(Bloomberg) -- German energy giant Uniper SE posted a quarterly loss as it opted to keep natural gas in storage to sell later at higher prices.
The Dusseldorf-based utility lost 829 million euros ($871 million) at its operations in the first quarter, reversing adjusted earnings before interest and taxes of 731 million a year earlier. The large majority of the loss will be compensated later in the year, when fuel is delivered to buyers at a higher prices.
European natural gas futures have dropped about 20% since the start of March as the end of the winter heating period has crimped consumption and record-high liquefied natural gas shipments are arriving to help the continent to diversify away of Russian fuel. Uniper had already issued a profit warning for the quarter, but kept its outlook for the year unchanged.
“We deliberately decided to shift earnings in order to seize market opportunities and create additional value,” Chief Financial Officer Tiina Tuomela said in an earnings statement on Tuesday. “By withdrawing less gas from our storage facilities, we’re also enhancing the security of Germany’s energy supply.”
The company also posted an overall net-loss of 3.1 billion euros as it was forced to write down its investment in Nord Stream 2, the controversial pipeline linking Russia directly to Germany, and its Russian subsidiary Unipro. Uniper is one of Europe’s biggest buyers of Russian gas.
Uniper Sees 2 Billion-Euro Loss from Nord Stream 2, Unipro (1)
Uniper reduced gas withdrawals from storage by about 13 terawatt-hours in March, the company said last month. The strategy will allow it to sell the fuel at higher prices, with some 750 million euros of loss expected to revert in the remainder of the year. The strategy will also bolster security of supply at a time the war in Ukraine threatens supplies.
Russia has already cut supplies to Poland and Bulgaria as the nations refused new payment terms that would allow Gazprom PJSC to get paid in rubles. That could be a threat to Uniper, which relies con Russia for more than half of its gas needs.
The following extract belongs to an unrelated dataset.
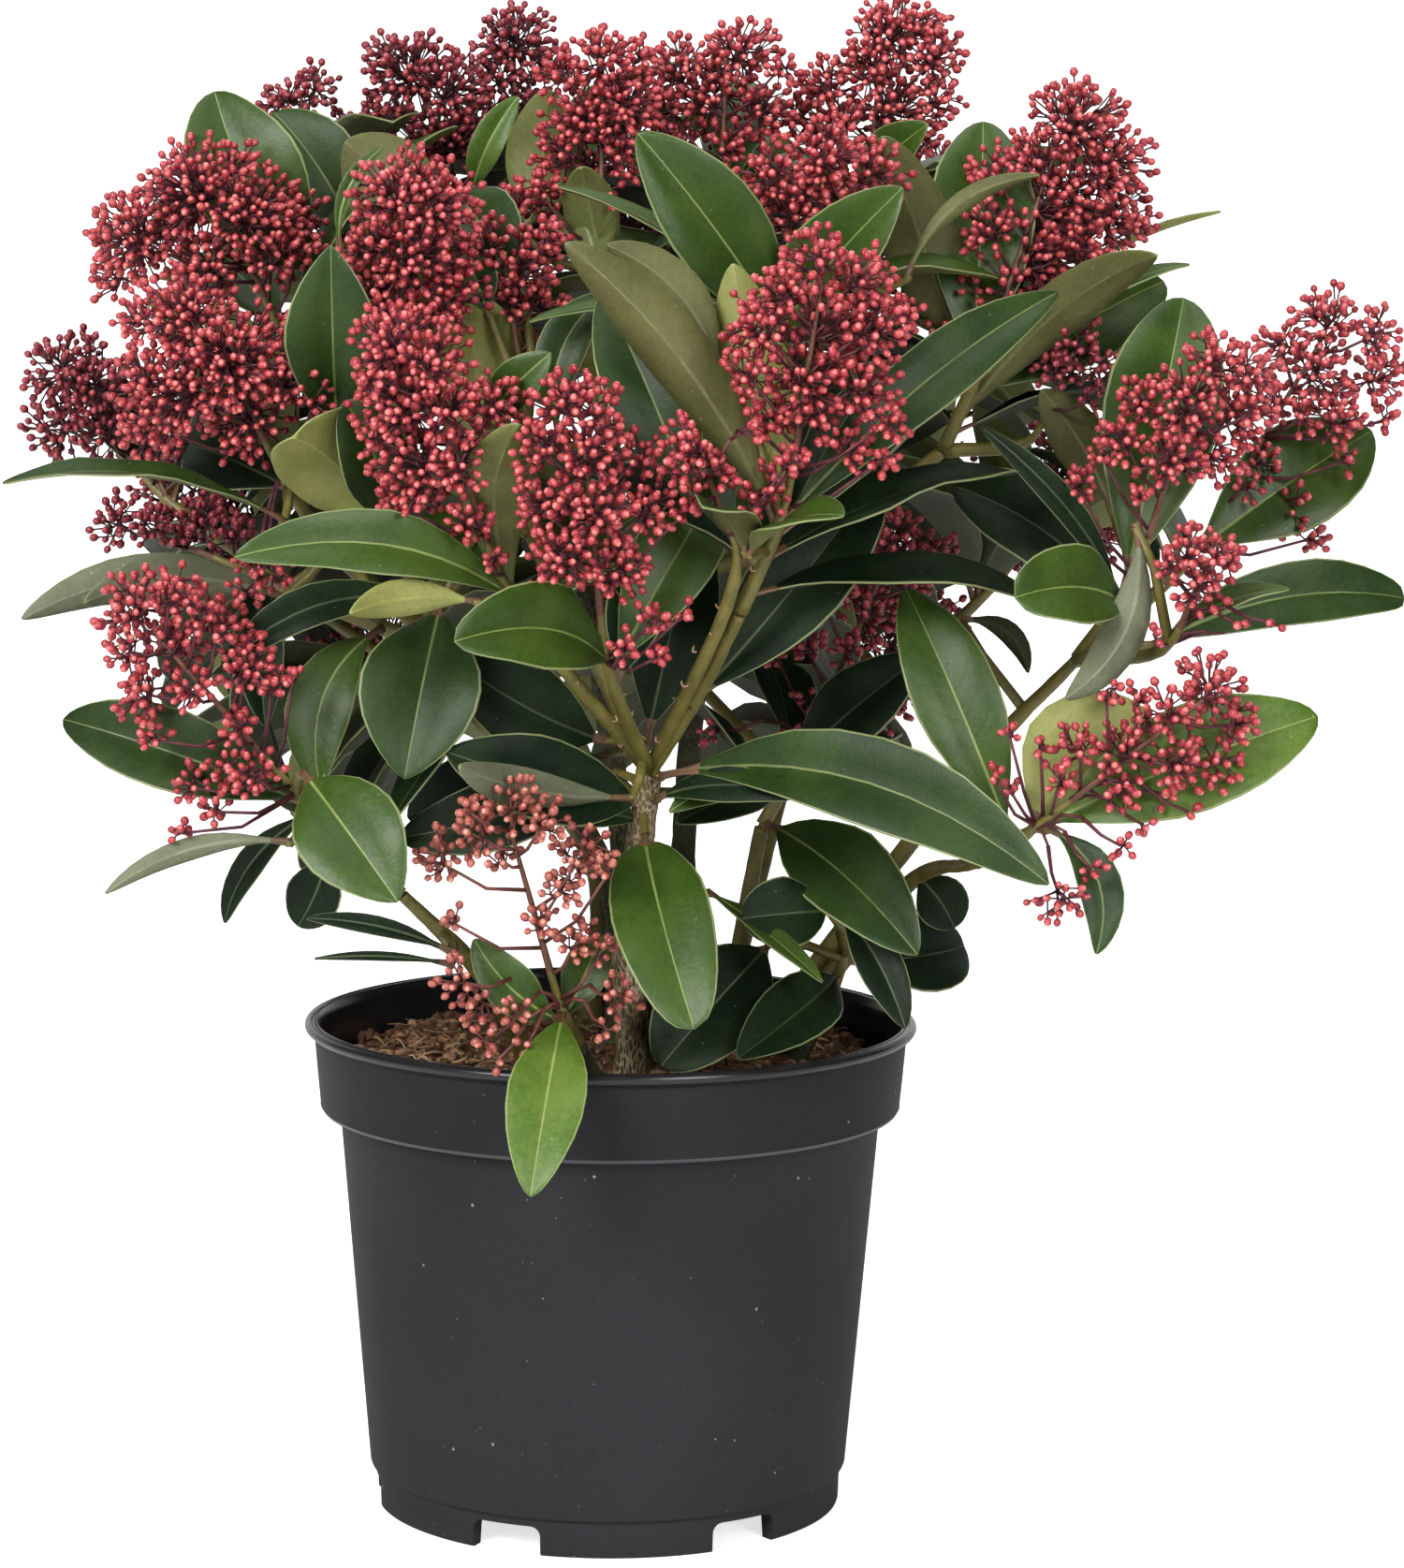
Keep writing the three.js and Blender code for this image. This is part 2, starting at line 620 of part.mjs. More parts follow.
function addNode(name, solid, kind) {
  const [color, roughness] = COLOURS[kind];
  const material = new THREE.MeshStandardMaterial({ color, roughness, metalness: 0 });
  const mesh = new THREE.Mesh(geometryOf(solid), material);
  mesh.name = name;
  plant.add(mesh);
}

const limbTips = new Map();
const fatRods = [];

function growLimb([name, parent, footRadius, tipRadius, ...route]) {
  const points = route.map((p) => vector(...p));
  if (parent) {
    const tip = limbTips.get(parent);
    const towards = points[0].clone().sub(tip).normalize();
    points.unshift(tip.clone().addScaledVector(towards, 1));
  }
  const sides = parent ? BOUGH_SIDES : STEM_SIDES;
  const flare = (t) => (parent ? 0 : 0.45 * Math.exp(-14 * t));
  const radiusAt = (t) => THREE.MathUtils.lerp(footRadius, tipRadius, t) * (1 + flare(t));
  const footNormal = parent ? null : UP;
  const steps = parent ? 3 : 5;
  const whole = rod(points, sides, steps, radiusAt, footNormal);
  const solid = cutClear(whole, name, fatRods);
  const fat = rod(longer(points), sides, steps, (t) => radiusAt(t) + 2 * CLEAR, footNormal);
  fatRods.push({ owner: name, solid: fat });
  limbTips.set(name, points[points.length - 1]);
  take(name, solid);
  addNode(name, solid, parent ? "bough" : "stem");
}

// The same route with its far end 0.3 mm further on, so that what starts there is cut clear of it.
function longer(points) {
  const last = points[points.length - 1];
  const before = points[points.length - 2];
  const beyond = last.clone().sub(before).setLength(CLEAR);
  return [...points.slice(0, -1), last.clone().add(beyond)];
}

// The flower head's half width at t from its foot to its top, as a share of its spread.
function headOutline(t) {
  return Math.sin(Math.PI * t ** 0.75) ** 0.7;
}

function growCore(shoot, index) {
  const owner = "shoot_" + shoot.name;
  const random = seededRandom(index + 1);
  const node = vector(...shoot.node);
  const top = vector(...shoot.top);
  const foot = limbTips.get(shoot.limb);
  const axis = top.clone().sub(node);
  const height = axis.length();
  axis.normalize();
  const towards = node.clone().sub(foot).normalize();
  const start = foot.clone().addScaledVector(towards, 1);
  const twigLength = start.distanceTo(node);
  const route = [start, node, node.clone().lerp(top, 0.5), top];
  const nodeAt = twigLength / (twigLength + height);
  const radiusAt = (t) =>
    t < nodeAt
      ? THREE.MathUtils.lerp(TWIG_FOOT, TWIG_NODE, t / nodeAt)
      : THREE.MathUtils.lerp(TWIG_NODE, TWIG_TIP, (t - nodeAt) / (1 - nodeAt));
  const twig = cutClear(rod(route, TWIG_SIDES, 6, radiusAt), owner, fatRods);
  const fatFoot = rod(route, TWIG_SIDES, 6, (t) => radiusAt(t) + 3 * CLEAR);
  fatRods.push({ owner, solid: fatFoot });
  take(owner, twig);
  const { side, normal } = frameOf(axis, Math.abs(axis.z) > 0.9 ? vector(0, 1, 0) : UP);
  return { owner, shoot, random, node, axis, side, normal, start, pieces: [twig] };
}

// The head is slimmer where its neighbours leave less room.
function growHead(core) {
  if (!core.shoot.spread) return;
  const isRoomy = (share) => isFree(core.owner, headSolid(core, share));
  const scale = HEAD_SCALES.find((share) => isRoomy(share) && isRoomy(share + HEAD_ROOM));
  if (!scale) throw new Error(core.owner + " has no room for its head");
  const head = headSolid(core, scale);
  core.pieces.push(head);
  take(core.owner, head);
}

function growLeaf(core, leaf) {
  const solid = leafSolid(leaf);
  if (!isFree(core.owner, solid) || !isFree(core.owner, leafSolid(leaf, LEAF_ROOM))) return false;
  core.pieces.push(solid);
  take(core.owner, solid);
  return true;
}

function rootBelow(core, distance) {
  const away = core.start.clone().sub(core.node);
  const reach = Math.min(distance, BELOW_SHARE * away.length());
  return core.node.clone().addScaledVector(away.normalize(), reach);
}

// A known leaf keeps its look from the front: where its place is taken it moves nearer or further.
function growKnownLeaves(core) {
  for (const [x, y, z, width, face, below] of core.shoot.leaves) {
    const root = rootBelow(core, below);
    DEPTH_STEPS.some((step) =>
      growLeaf(core, { root, tip: vector(x, y + step, z), width, upper: UPPER_SIDE[face] }));
  }
}

// Spare leaves stand round the twig by the golden angle and look up along it.
function growSpareLeaves(core) {
  const { shoot, random } = core;
  const first = 360 * random();
  let grown = 0;
  for (let i = 0; i < 3 * shoot.spare && grown < shoot.spare; i += 1) {
    const turn = (first + i * GOLDEN_ANGLE) * DEGREE;
    const lean = (SPARE_LEAN + SPARE_LEAN_MORE * random()) * DEGREE;
    const length = SPARE_LENGTH + SPARE_LENGTH_MORE * random();
    const out = core.side.clone().multiplyScalar(Math.cos(turn));
    out.addScaledVector(core.normal, Math.sin(turn));
    const along = core.axis.clone().multiplyScalar(Math.cos(lean));
    along.addScaledVector(out, Math.sin(lean));
    const root = rootBelow(core, SPARE_ROOT + (SPARE_ROOT_MORE * i) / (3 * shoot.spare));
    const tip = root.clone().addScaledVector(along, length);
    const leaf = { root, tip, width: SPARE_WIDTH * length, upper: core.axis };
    if (CROWN.containsPoint(tip) && growLeaf(core, leaf)) grown += 1;
  }
}

addNode("pot", potSolid(), "pot");
addNode("soil", soilSolid(), "soil");
const potSpace = new THREE.CylinderGeometry(RIM_RADIUS + 1, BODY_FOOT_RADIUS, SOIL_TOP, 24);
potSpace.rotateX(Math.PI / 2).translate(0, 0, SOIL_TOP / 2);
take("pot", manifoldOf(potSpace));
LIMBS.forEach(growLimb);
const cores = SHOOTS.map(growCore);
cores.forEach(growHead);
cores.forEach(growKnownLeaves);
cores.forEach(growSpareLeaves);
for (const core of cores) {
  const mass = core.pieces.reduce((whole, piece) => whole.add(piece));
  addNode(core.owner, mainBody(mass), "shoot");
}

export default plant;
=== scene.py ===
"""A skimmia in a black three-litre nursery pot: the finished plant, on a pale studio floor.

Blender's unit is the metre. Lengths below are in millimetres, as the solids' are, and MM turns them
into metres. Z is up, and the plant's front looks along -Y.
"""
import math

import bpy
import numpy as np
from mathutils import Matrix, Vector
from mathutils.bvhtree import BVHTree


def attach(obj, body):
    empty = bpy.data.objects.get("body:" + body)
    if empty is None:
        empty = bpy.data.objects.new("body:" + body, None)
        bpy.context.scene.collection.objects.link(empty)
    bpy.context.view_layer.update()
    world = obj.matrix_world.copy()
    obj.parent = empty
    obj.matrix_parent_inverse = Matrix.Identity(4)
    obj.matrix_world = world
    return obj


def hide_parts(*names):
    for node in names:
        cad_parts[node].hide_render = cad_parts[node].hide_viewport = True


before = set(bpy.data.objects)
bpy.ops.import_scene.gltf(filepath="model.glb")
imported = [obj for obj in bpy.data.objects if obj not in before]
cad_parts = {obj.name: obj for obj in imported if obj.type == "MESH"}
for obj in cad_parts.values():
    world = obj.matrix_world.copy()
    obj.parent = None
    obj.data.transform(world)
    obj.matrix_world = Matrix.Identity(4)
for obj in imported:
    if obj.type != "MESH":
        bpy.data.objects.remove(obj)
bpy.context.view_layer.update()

MM = 0.001
UP = Vector((0, 0, 1))

# ---- Pot and soil ----
RIM_RADIUS = 95
POT_HEIGHT = 152
COLLAR_HEIGHT = 28
COLLAR_FOOT = POT_HEIGHT - COLLAR_HEIGHT
COLLAR_TOP_RADIUS = 92
COLLAR_FOOT_RADIUS = 90
BODY_TOP_RADIUS = 84
BODY_FOOT_RADIUS = 74.5
FOOT_RADIUS = 72.5
FOOT_HEIGHT = 12
WALL = 2
FLOOR_TOP = 11
PAD_RADIUS = 22
FEET = 6
NOTCH_WIDTH = 22.5
NOTCH_HEIGHT = 9
FIRST_NOTCH = 36  # degrees from the front to the middle of the first notch
SOIL_TOP = 138
SOIL_LEVEL = 138.3  # where the stems come out of it

# ---- Camera ----
CAMERA_PLACE = (27.6, -1450, 415)
CAMERA_DOWN = 7.45  # degrees below the horizon
CAMERA_ROLL = 0.55
CAMERA_LENS = 108.65  # mm
CAMERA_HEIGHT = 36  # mm, the height of its frame
EYE = Vector(CAMERA_PLACE)
FRAME_WIDTH = 1500  # the frame in its own units
FRAME_HEIGHT = 1675
FRAME_LENS = 5055  # the lens in those units

# ---- Growth ----
TWIG_FOOT = 2.3  # twig radius where it leaves its bough
TWIG_NODE = 1.9  # at the whorl of leaves
AXIS_FOOT = 1.3  # the flower head's axis just above the whorl
TWIG_TIP = 0.6  # at the top of the flower head
LEAF_SUNK = 0.8  # how far a leaf's root goes past the twig's axis
LEAF_ARCH = 0.1  # how far the middle rises, as a share of the length
LEAF_FLOOR = 165
CROWN_LEFT = -190
CROWN_RIGHT = 242
CROWN_FRONT = -160
CROWN_BACK = 215
GOLDEN_ANGLE = 137.5
FULLER = 3.2  # spare leaves here for each one in the solids
SPARE_TURNS = 5  # tries for each spare leaf
SPARE_LEAN = 62  # degrees from the twig's axis
SPARE_LEAN_MORE = 38
SPARE_LENGTH = 70
SPARE_LENGTH_MORE = 34
SPARE_WIDTH = 0.3  # as a share of the length
SPARE_ROOT = 3  # mm below the whorl's top
SPARE_ROOT_MORE = 34
PAINTED_SHADE_BELOW = 12  # how far down the twig a spare leaf gets the darkest tone, painted shade for leaves deep in the crown
BACK_FROM = 90  # the depth past which a shoot's spare leaves may look any way
# The crown's edge and the open places in it as they look from EYE: x and z where Y is 0
CROWN_EDGE = [
    (-90, 160), (-90, 190), (-120, 215), (-145, 255), (-150, 330), (-155, 370), (-140, 410), (-100, 435),
    (-30, 450), (70, 450), (150, 425), (165, 380), (190, 350), (190, 305), (135, 285), (115, 265),
    (115, 205), (90, 160)]
OPEN_PLACES = [(-60, 100, 172, 220), (108, 145, 222, 280), (0, 10, 334, 348)]  # x from, x to, z from, z to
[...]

The company -- which was forced to borrow billions to cope with wild energy-prices swings -- confirmed the outlook for adjusted earnings before interest and taxes in the range of 1 billion euros and 1.3 billion euros for the full fiscal year 2022.
“Because this is an earnings shift and not a shortfall and based on our assumptions regarding our further business performance, we can affirm our earnings forecast for the current financial year,” Tuomela said.